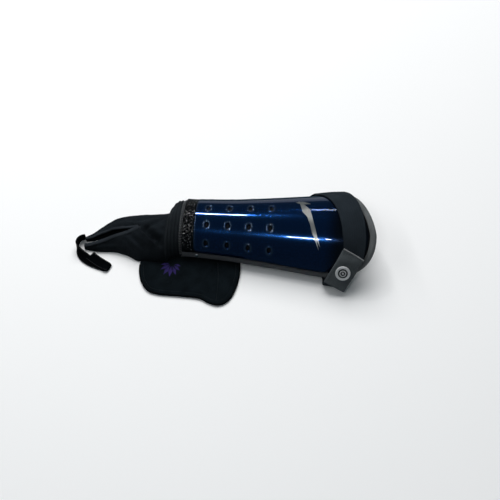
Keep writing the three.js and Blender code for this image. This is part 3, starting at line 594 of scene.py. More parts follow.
def shell_material(colours):
    made, tree, shader = new_material("Metallic blue plastic")
    mask = print_mask(tree, SHELL_PRINT)
    mottle = group_node(tree, mottle_group(), {"Broad": 25.0, "Fine": 5000.0, "Lint": 0.9})
    flecked = blend(tree, mottle["Grain"], scaled(colours.shell, 0.75), scaled(colours.shell, 1.25))
    along = node(tree, "ShaderNodeSeparateXYZ", {0: map_lay(tree)}).outputs[0]
    # Painted shade: darkens the blue towards the knee end, by the strap and under it
    knee = node(tree, "ShaderNodeMapRange", {0: along, 1: KNEE_SHADE_FADE[0], 2: KNEE_SHADE_FADE[1]},
                interpolation_type="SMOOTHSTEP").outputs[0]
    blue = blend(tree, knee, flecked, scaled(colours.shell, KNEE_PAINTED_SHADE))
    # Painted highlight: a lighter blue on the vents' lips and along the ankle edge
    with_lip_highlights = blend(tree, calc(tree, "MULTIPLY", painted_lip_highlight(tree), 0.5), blue, LIP_HIGHLIGHT_BLUE)
    tree.links.new(blend(tree, mask, with_lip_highlights, rgba(colours.shell_print)), shader.inputs["Base Color"])
    tree.links.new(calc(tree, "MULTIPLY_ADD", mask, 0.2, 0.145), shader.inputs["Roughness"])
    shader.inputs["Metallic"].default_value = 0.9
    shader.inputs["Coat Weight"].default_value = 1.0
    shader.inputs["Coat Roughness"].default_value = 0.03
    return made


def strip_material(colours):
    made, tree, shader = new_material("Gloss black plastic")
    mottle = group_node(tree, mottle_group(), {"Broad": 260.0, "Fine": 620.0, "Lint": 0.635})
    # Painted glints: near-white specks on the raised lips of the holes
    glint_speck = calc(tree, "MULTIPLY", painted_lip_highlight(tree), mottle["Lint"], clamp=True)
    tree.links.new(blend(tree, glint_speck, rgba(colours.strip), STRIP_LIP_GLINT), shader.inputs["Base Color"])
    shader.inputs["Roughness"].default_value = 0.2
    shader.inputs["Specular IOR Level"].default_value = 0.3
    shader.inputs["Coat Weight"].default_value = 0.35
    shader.inputs["Coat Roughness"].default_value = 0.04
    return made


# Hard shell and ankle strip


# The arch is laid flat at this radius while a plate's mesh is made
FLAT_RADIUS = 50.0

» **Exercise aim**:
Copy out each line exactly as written.

» **Result below**:
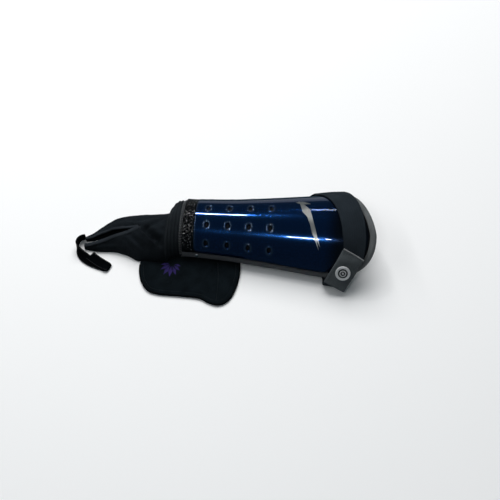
Keep writing the three.js and Blender code for this image. This is part 3, starting at line 594 of scene.py. More parts follow.
def shell_material(colours):
    made, tree, shader = new_material("Metallic blue plastic")
    mask = print_mask(tree, SHELL_PRINT)
    mottle = group_node(tree, mottle_group(), {"Broad": 25.0, "Fine": 5000.0, "Lint": 0.9})
    flecked = blend(tree, mottle["Grain"], scaled(colours.shell, 0.75), scaled(colours.shell, 1.25))
    along = node(tree, "ShaderNodeSeparateXYZ", {0: map_lay(tree)}).outputs[0]
    # Painted shade: darkens the blue towards the knee end, by the strap and under it
    knee = node(tree, "ShaderNodeMapRange", {0: along, 1: KNEE_SHADE_FADE[0], 2: KNEE_SHADE_FADE[1]},
                interpolation_type="SMOOTHSTEP").outputs[0]
    blue = blend(tree, knee, flecked, scaled(colours.shell, KNEE_PAINTED_SHADE))
    # Painted highlight: a lighter blue on the vents' lips and along the ankle edge
    with_lip_highlights = blend(tree, calc(tree, "MULTIPLY", painted_lip_highlight(tree), 0.5), blue, LIP_HIGHLIGHT_BLUE)
    tree.links.new(blend(tree, mask, with_lip_highlights, rgba(colours.shell_print)), shader.inputs["Base Color"])
    tree.links.new(calc(tree, "MULTIPLY_ADD", mask, 0.2, 0.145), shader.inputs["Roughness"])
    shader.inputs["Metallic"].default_value = 0.9
    shader.inputs["Coat Weight"].default_value = 1.0
    shader.inputs["Coat Roughness"].default_value = 0.03
    return made


def strip_material(colours):
    made, tree, shader = new_material("Gloss black plastic")
    mottle = group_node(tree, mottle_group(), {"Broad": 260.0, "Fine": 620.0, "Lint": 0.635})
    # Painted glints: near-white specks on the raised lips of the holes
    glint_speck = calc(tree, "MULTIPLY", painted_lip_highlight(tree), mottle["Lint"], clamp=True)
    tree.links.new(blend(tree, glint_speck, rgba(colours.strip), STRIP_LIP_GLINT), shader.inputs["Base Color"])
    shader.inputs["Roughness"].default_value = 0.2
    shader.inputs["Specular IOR Level"].default_value = 0.3
    shader.inputs["Coat Weight"].default_value = 0.35
    shader.inputs["Coat Roughness"].default_value = 0.04
    return made


# Hard shell and ankle strip


# The arch is laid flat at this radius while a plate's mesh is made
FLAT_RADIUS = 50.0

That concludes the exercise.